今はストリーミングサービスのプレイリストが重要だと思います。例えばSpotifyでSpincoasterの「Monday Spin」という毎週月曜日更新のプレイリストをフォローしてくれれば、今ホットなアーティストを聴くことができます。国内外の音楽メディアが制作しているプレイリストをフォローしてチェックするのが一番ダイレクトに音楽を早く知れます。昔は雑誌とかでレビューなどを参考にしていましたが、今はいきなり聴ける。文字は聴いた後の補足情報でしかない。かつてはブログで音楽レビューする人がたくさんいましたが、今はあまり聞きません。同じように、テキストから映像に力点が変わりつつあったときに、これからは映像だということでうちの会社も映像制作を始めました。YouTubeで「スピンコースター」と入れて頂くと様々なアーティストのライブ映像やミュージックビデオ、インタビュー映像を見ることができます。
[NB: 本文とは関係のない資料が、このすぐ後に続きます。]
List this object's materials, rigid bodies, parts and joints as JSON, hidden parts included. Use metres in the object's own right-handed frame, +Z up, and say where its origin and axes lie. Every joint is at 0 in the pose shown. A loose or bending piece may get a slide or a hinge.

―見渡すと、映像プラットフォームとしての音楽メディアというのはあまり多くないですよね。

そうですね。今だとMcGuffinとかニートtokyoとかTHE FIRST TAKEとか。それ以降はなかなか目立ったのがないですね。映像はテキストよりもお金がかかりますし、参入障壁が高い。

―SNSについてはどうでしょうか?

InstagramやTwitterなどありますが、音楽を発信するという意味では、今はYouTubeが一番だと思います。あとはヒット曲は、TikTokからも生まれていますが、あの縦型メディアで人主体で映るというところで、どう音楽メディアとして成立させるかというのは課題ですね。

―普段から使っているというのは大切かもしれませんね。

そうですね。SNSに限らず、それこそ新しい世代の新しいアイディアで新たなメディアやサービスが生まれるんだと思っています。今の時代は、遊びを仕事にしやすい時代だと思います。どっぷりのめり込んだ遊びを仕事に変えていく。これから先の未来でも、ますますその傾向が強くなると思います。音楽に限りませんが、自分の好きな場所に身を置いたほうが絶対に人生を楽しめると思いますね。